> _Short exercise_: Both end lines count: copy exactly from the line that contains "flange_from = max(crossing_x" to the line that contains "in imported if", and only those lines.

> _Source material_:

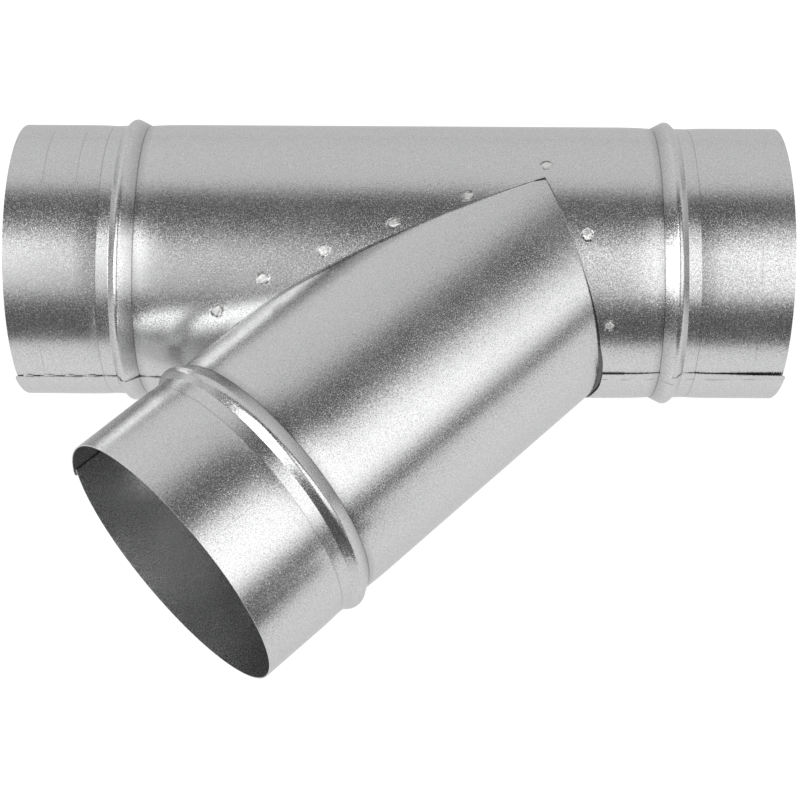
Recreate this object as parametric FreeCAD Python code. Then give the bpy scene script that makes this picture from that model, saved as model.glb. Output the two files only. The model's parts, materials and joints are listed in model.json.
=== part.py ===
import FreeCAD, Part
import os
from math import acos, atan2, cos, degrees, hypot, pi, radians, sin, sqrt, tan

# Frame: millimetres, +X along the run, +Z square to the plane of the two axes, branch toward -X and -Y.
# The origin is the middle of the run's left mouth.

# Sheet
sheet = 0.4
lap_gap = 0.03
seat_gap = 0.03

# Overall sizes: each tube's outside, and the branch's length from where the axes cross
collar_r = 49.35
body_step = 0.25
main_r = collar_r + body_step
branch_r = main_r - sheet - seat_gap
branch_length = 177.5
branch_angle = 45.0

# Collar outline: distances from the mouth, heights from the collar's outside
crease_at = 32.2
groove_at = 36.2
groove_drop = 0.6
crest_at = 40.0
crest_rise = 2.15
crest_round = 2.0
crest_facets = 2
shoulder_at = 45.0
shoulder_drop = 0.45
body_at = 57.0

# Places along the run, to a tenth: a short neck of plain tube stands between each collar and the opening
left_neck = 9.755
right_neck = 7.955
crossing_x = round(body_at + left_neck + main_r / tan(radians(branch_angle / 2)), 1)
tip_x = crossing_x - main_r / tan(radians(branch_angle / 2))
heel_x = crossing_x + main_r * tan(radians(branch_angle / 2))
run_length = round(heel_x + right_neck + body_at, 1)

# Lap seams: angles are measured round each tube from the middle of its seam
main_blend = 50.0
main_under_edge = -6.5
left_edge = -3.6
right_edge = 1.0
right_weld = -4.2
branch_blend = 56.0
branch_over_edge = -6.5
end_skew = 1.0
layer_overlap = 6.0

# Seam welds
stitch_length = 3.6
stitch_width = 1.3
stitch_pitch = 7.4
stitch_sink = 0.12
first_stitch = 4.0

# Opening, saddle flange and spot welds; a spot's place is along and in from the opening's edge lines
opening_gap = 0.15
opening_gap_right = 0.3
opening_flare = 0.6
flange_width = 8.2
flange_tip = 14.0
spot_r = 2.4
spot_floor_r = 1.2
spot_depth = 0.2
spot_sides = 12
left_spots = [(-3.0, 4.9), (28.0, 2.9), (55.0, 3.4), (80.7, 4.5), (102.7, 5.4), (120.3, 4.8)]
right_spots = [(25.3, 5.0), (49.3, 3.8)]

V = FreeCAD.Vector
UP = V(0, 0, 1)
CROSSING = V(crossing_x, 0, 0)
HALF = radians(branch_angle / 2)
ALONG_BRANCH = V(-cos(2 * HALF), -sin(2 * HALF), 0)
BRANCH_SIDE = V(-sin(2 * HALF), cos(2 * HALF), 0)
LEFT_LINE = V(-cos(HALF), -sin(HALF), 0)
RIGHT_LINE = V(sin(HALF), -cos(HALF), 0)
REACH = 8 * main_r


class Tube:
    """One tube's own directions: start point, axis, and the seam's side, from which angles are measured."""

    def __init__(self, start, along, seam):
        self.start = start
        self.along = along
        self.seam = seam

    def out(self, angle):
        a = radians(angle)
        return self.seam * cos(a) + UP * sin(a)

    def point(self, x, r, angle):
        return self.start + self.along * x + self.out(angle) * r

    def wall(self, line, first, last, grow=0.0, shift=V(0, 0, 0)):
        """Sheet whose outside follows the line, grown by a radial amount about a shifted axis."""
        outside = [self.point(x, r + grow, first) + shift for x, r in line]
        inside = [self.point(x, r + grow - sheet, first) + shift for x, r in reversed(line)]
        section = Part.Face(Part.makePolygon(outside + inside + outside[:1]))
        return section.revolve(self.start + shift, self.along * -1, last - first)


MAIN = Tube(V(0, 0, 0), V(1, 0, 0), V(0, -1, 0))
BRANCH = Tube(CROSSING, ALONG_BRANCH, BRANCH_SIDE)


# Collar outline

def touch_angle(foot, centre, r, side):
    """Angle round a circle where a straight line from foot touches it."""
    dx = foot[0] - centre[0]
    dy = foot[1] - centre[1]
    return atan2(dy, dx) + side * acos(r / hypot(dx, dy))


def collar_line(body_r):
    """Outside of a collar from its mouth to the body, as (distance, radius) corners."""
    groove = (groove_at, collar_r - groove_drop)
    shoulder = (shoulder_at, body_r - shoulder_drop)
    centre = (crest_at, collar_r + crest_rise - crest_round)
    start = touch_angle(groove, centre, crest_round, -1) + 2 * pi
    end = touch_angle(shoulder, centre, crest_round, 1)
    crest = []
    for i in range(crest_facets + 1):
        a = start + (end - start) * i / crest_facets
        crest.append((centre[0] + crest_round * cos(a), centre[1] + crest_round * sin(a)))
    return [(0, collar_r), (crease_at, collar_r), groove] + crest + [shoulder, (body_at, body_r)]


def turned(line, length):
    """The same line seen from the other end of a tube of this length."""
    return [(length - x, r) for x, r in reversed(line)]


# Laps: the outer layer leaves the round tube on a shifted axis and rises smoothly to its free edge

def rise_at(edge, far, angle):
    """Radial rise of the outer layer at an angle, from nothing at far to one sheet and the gap at edge."""
    return (sheet + lap_gap) * (1 - cos(radians(angle - far))) / (1 - cos(radians(edge - far)))


def skewed_end(tube, mouth_x, side, far):
    """Block beyond a mouth's end that slants out by end_skew from the angle far to the seam."""
    at_far = tube.point(mouth_x, collar_r, far)
    at_seam = tube.point(mouth_x + side * end_skew, collar_r, 0)
    normal = (at_seam - at_far).cross(tube.out(far / 2))
    if normal.dot(tube.along) * side < 0:
        normal = normal * -1
    block = Part.makeBox(REACH, REACH, REACH, V(-REACH / 2, -REACH / 2, 0))
    block.Placement = FreeCAD.Placement(at_far, FreeCAD.Rotation(UP, normal)).multiply(block.Placement)
    return block


def outer_layer(tube, line, edge, far, side):
    """Outer layer of a lap from far to its free edge; its mouth end runs out past the other layer."""
    mouth = 0 if side < 0 else -1
    mouth_x, mouth_r = line[mouth]
    longer = list(line)
    longer[mouth] = (mouth_x + side * 2 * end_skew, mouth_r)
    grow = (sheet + lap_gap) / (1 - cos(radians(edge - far)))
    first, last = sorted((edge, far))
    wall = tube.wall(longer, first, last, grow, tube.out(far) * -grow)
    return wall.cut(skewed_end(tube, mouth_x, side, far))


# Welds

def stitch(tube, x, angle, low, high):
    """Small upright brick of weld metal on a tube, long along the axis."""
    out = tube.out(angle)
    over = tube.along.cross(out)
    corner = tube.point(x - stitch_length / 2, low, angle) - over * (stitch_width / 2)
    box = Part.makeBox(stitch_length, stitch_width, high - low)
    box.transformShape(FreeCAD.Matrix(
        tube.along.x, over.x, out.x, corner.x,
        tube.along.y, over.y, out.y, corner.y,
        tube.along.z, over.z, out.z, corner.z,
        0, 0, 0, 1))
    return box


def stitch_places(first, last, bead_start, bead_end):
    """Even places for stitches between two distances, left out where the bead runs."""
    places = []
    x = first
    while x < last:
        if not bead_start - stitch_length / 2 < x < bead_end + stitch_length / 2:
            places.append(x)
        x += stitch_pitch
    return places


def spot_dish(centre, out, across):
    """Flat-floored dish that an electrode leaves, with its rim at the centre's level."""
    over = out.cross(across)
    rings = []
    for r, h in ((spot_floor_r, -spot_depth), (2 * spot_r - spot_floor_r, spot_depth)):
        turns = [2 * pi * i / spot_sides for i in range(spot_sides)]
        ring = [centre + out * h + across * (r * cos(t)) + over * (r * sin(t)) for t in turns]
        rings.append(Part.makePolygon(ring + ring[:1]))
    return Part.makeLoft(rings, True, True)


def spot_dishes(spots, line, other, edge):
    """Dishes of a row of spot welds beside one edge line, above and below the plane of the axes."""
    dishes = []
    for along, inset in spots:
        plan = CROSSING + line * along - other * inset
        for side in (1, -1):
            angle = degrees(acos(-plan.y / main_r)) * side
            r = main_r
            if -main_blend < angle < 0:
                r += rise_at(edge, -main_blend, angle)
            dishes.append(spot_dish(MAIN.point(plan.x, r, angle), MAIN.out(angle), MAIN.along))
    return dishes


# The opening's corner between its two edge lines

def prism(plan_edges):
    """Upright block over a closed plan outline."""
    face = Part.Face(Part.Wire(plan_edges))
    face.translate(UP * -REACH)
    return face.extrude(UP * (2 * REACH))


def plan_lines(points):
    return [Part.makeLine(a, b) for a, b in zip(points, points[1:])]


def corner_block(gap_left=0.0, gap_right=0.0, flare=0.0):
    """Upright block over the corner, opened out by a gap on each side and a flare in degrees."""
    apex = CROSSING - RIGHT_LINE * gap_left - LEFT_LINE * gap_right
    turn = radians(flare)
    right = RIGHT_LINE * cos(turn) - LEFT_LINE * sin(turn)
    far = [apex + LEFT_LINE * REACH, apex + (LEFT_LINE + right) * REACH, apex + right * REACH]
    return prism(plan_lines([apex] + far + [apex]))


def flange_block():
    """Upright block over the corner and the flange round it, with the flange's rounded outer corner."""
    left_start = CROSSING - RIGHT_LINE * flange_width
    right_start = CROSSING - LEFT_LINE * flange_width
    middle = CROSSING - (LEFT_LINE + RIGHT_LINE) * (flange_width / sqrt(2))
    far = [right_start + RIGHT_LINE * REACH, CROSSING + (LEFT_LINE + RIGHT_LINE) * REACH,
           left_start + LEFT_LINE * REACH]
    round_corner = Part.Arc(left_start, middle, right_start).toShape()
    return prism([round_corner] + plan_lines([right_start] + far + [left_start]))


# Main tube
left_collar = collar_line(main_r)
right_collar = turned(left_collar, run_length)
round_wall = MAIN.wall(left_collar + right_collar, main_under_edge, 360 - main_blend)

blend_y = main_r * cos(radians(main_blend))
left_end = (crossing_x - blend_y / tan(HALF) + layer_overlap, main_r)
right_start = (crossing_x + blend_y * tan(HALF) - layer_overlap, main_r)
left_layer = outer_layer(MAIN, left_collar + [left_end], left_edge, -main_blend, -1)
right_layer = outer_layer(MAIN, [right_start] + right_collar, right_edge, -main_blend, 1)

main_stitches = []
pockets = []
top = sheet + lap_gap - stitch_sink
for x in stitch_places(first_stitch, tip_x - flange_tip, crease_at, body_at):
    r = collar_r if x < crease_at else main_r
    main_stitches.append(stitch(MAIN, x, left_edge, r - sheet / 2, r + top))
bead_end = run_length - crease_at
rise = rise_at(right_edge, -main_blend, right_weld)
for x in stitch_places(heel_x + stitch_pitch, run_length - stitch_length, run_length - body_at, bead_end):
    r = collar_r if x > bead_end else main_r
    main_stitches.append(stitch(MAIN, x, right_weld, r - sheet / 2, r + rise - sheet / 2))
    pockets.append(stitch(MAIN, x, right_weld, r + rise - stitch_sink, r + rise + sheet))

dishes = spot_dishes(left_spots, LEFT_LINE, RIGHT_LINE, left_edge)
dishes += spot_dishes(right_spots, RIGHT_LINE, LEFT_LINE, right_edge)
opening = corner_block(opening_gap, opening_gap_right, opening_flare)
main_tube = round_wall.fuse([left_layer, right_layer] + main_stitches).cut([opening] + pockets + dishes)

# Branch tube with its saddle flange, folded out to lie inside the main tube
branch_line = [(0, branch_r)] + turned(collar_line(branch_r), branch_length)
round_wall = BRANCH.wall(branch_line, branch_blend, 360)
over_layer = outer_layer(BRANCH, branch_line, branch_over_edge, branch_blend, 1)
branch_stitches = []
acute_s = branch_r / tan(HALF)
weld_angle = branch_over_edge / 2
rise = rise_at(branch_over_edge, branch_blend, weld_angle)
bead_end = branch_length - crease_at
for x in stitch_places(acute_s + stitch_pitch, branch_length - stitch_length, branch_length - body_at, bead_end):
    branch_stitches.append(stitch(BRANCH, x, weld_angle, collar_r - sheet / 2, collar_r + rise - sheet / 2))
pipe = round_wall.fuse([over_layer] + branch_stitches).common(corner_block())

flange_from = max(crossing_x - branch_r / tan(HALF) - flange_tip, body_at)
flange_to = min(crossing_x + branch_r * tan(HALF) + 2 * flange_width, run_length - body_at)
past_top = degrees(2 * flange_width / branch_r)
saddle = MAIN.wall([(flange_from, branch_r), (flange_to, branch_r)], -90 - past_top, 90 + past_top)
flange = saddle.common(flange_block()).cut(corner_block())
branch_tube = pipe.fuse(flange)

os.makedirs("parts", exist_ok=True)
for name, shape in (("main_tube", main_tube), ("branch_tube", branch_tube)):
    shape = shape.removeSplitter()
    solid = max(shape.Solids, key=lambda s: s.Volume)
    print(name, "solids", len(shape.Solids), "valid", shape.isValid(), "volume", round(shape.Volume, 1))
    solid.exportStep("parts/" + name + ".step")
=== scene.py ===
import json

import bmesh
import bpy
from bisect import bisect_right
from math import acos, asin, atan2, cos, degrees, exp, hypot, pi, radians, sin, sqrt, tan
from mathutils import Matrix, Vector, noise


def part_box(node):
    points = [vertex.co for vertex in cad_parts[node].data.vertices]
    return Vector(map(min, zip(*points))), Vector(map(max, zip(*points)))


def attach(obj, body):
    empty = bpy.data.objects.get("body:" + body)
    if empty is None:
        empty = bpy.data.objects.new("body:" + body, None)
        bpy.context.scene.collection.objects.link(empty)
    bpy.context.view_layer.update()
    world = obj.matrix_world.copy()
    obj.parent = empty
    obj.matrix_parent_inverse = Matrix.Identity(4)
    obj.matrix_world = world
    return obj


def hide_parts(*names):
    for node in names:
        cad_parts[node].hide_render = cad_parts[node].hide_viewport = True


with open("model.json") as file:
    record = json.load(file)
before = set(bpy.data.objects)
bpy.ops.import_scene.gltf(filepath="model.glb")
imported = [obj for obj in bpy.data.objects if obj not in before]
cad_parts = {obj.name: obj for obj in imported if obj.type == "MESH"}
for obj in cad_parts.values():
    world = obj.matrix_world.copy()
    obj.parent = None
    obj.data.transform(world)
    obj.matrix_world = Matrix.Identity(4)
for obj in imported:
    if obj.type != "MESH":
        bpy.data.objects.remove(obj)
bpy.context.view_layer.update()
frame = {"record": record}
MM = 0.001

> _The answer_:
flange_from = max(crossing_x - branch_r / tan(HALF) - flange_tip, body_at)
flange_to = min(crossing_x + branch_r * tan(HALF) + 2 * flange_width, run_length - body_at)
past_top = degrees(2 * flange_width / branch_r)
saddle = MAIN.wall([(flange_from, branch_r), (flange_to, branch_r)], -90 - past_top, 90 + past_top)
flange = saddle.common(flange_block()).cut(corner_block())
branch_tube = pipe.fuse(flange)

os.makedirs("parts", exist_ok=True)
for name, shape in (("main_tube", main_tube), ("branch_tube", branch_tube)):
    shape = shape.removeSplitter()
    solid = max(shape.Solids, key=lambda s: s.Volume)
    print(name, "solids", len(shape.Solids), "valid", shape.isValid(), "volume", round(shape.Volume, 1))
    solid.exportStep("parts/" + name + ".step")
=== scene.py ===
import json

import bmesh
import bpy
from bisect import bisect_right
from math import acos, asin, atan2, cos, degrees, exp, hypot, pi, radians, sin, sqrt, tan
from mathutils import Matrix, Vector, noise


def part_box(node):
    points = [vertex.co for vertex in cad_parts[node].data.vertices]
    return Vector(map(min, zip(*points))), Vector(map(max, zip(*points)))


def attach(obj, body):
    empty = bpy.data.objects.get("body:" + body)
    if empty is None:
        empty = bpy.data.objects.new("body:" + body, None)
        bpy.context.scene.collection.objects.link(empty)
    bpy.context.view_layer.update()
    world = obj.matrix_world.copy()
    obj.parent = empty
    obj.matrix_parent_inverse = Matrix.Identity(4)
    obj.matrix_world = world
    return obj


def hide_parts(*names):
    for node in names:
        cad_parts[node].hide_render = cad_parts[node].hide_viewport = True


with open("model.json") as file:
    record = json.load(file)
before = set(bpy.data.objects)
bpy.ops.import_scene.gltf(filepath="model.glb")
imported = [obj for obj in bpy.data.objects if obj not in before]
cad_parts = {obj.name: obj for obj in imported if obj.type == "MESH"}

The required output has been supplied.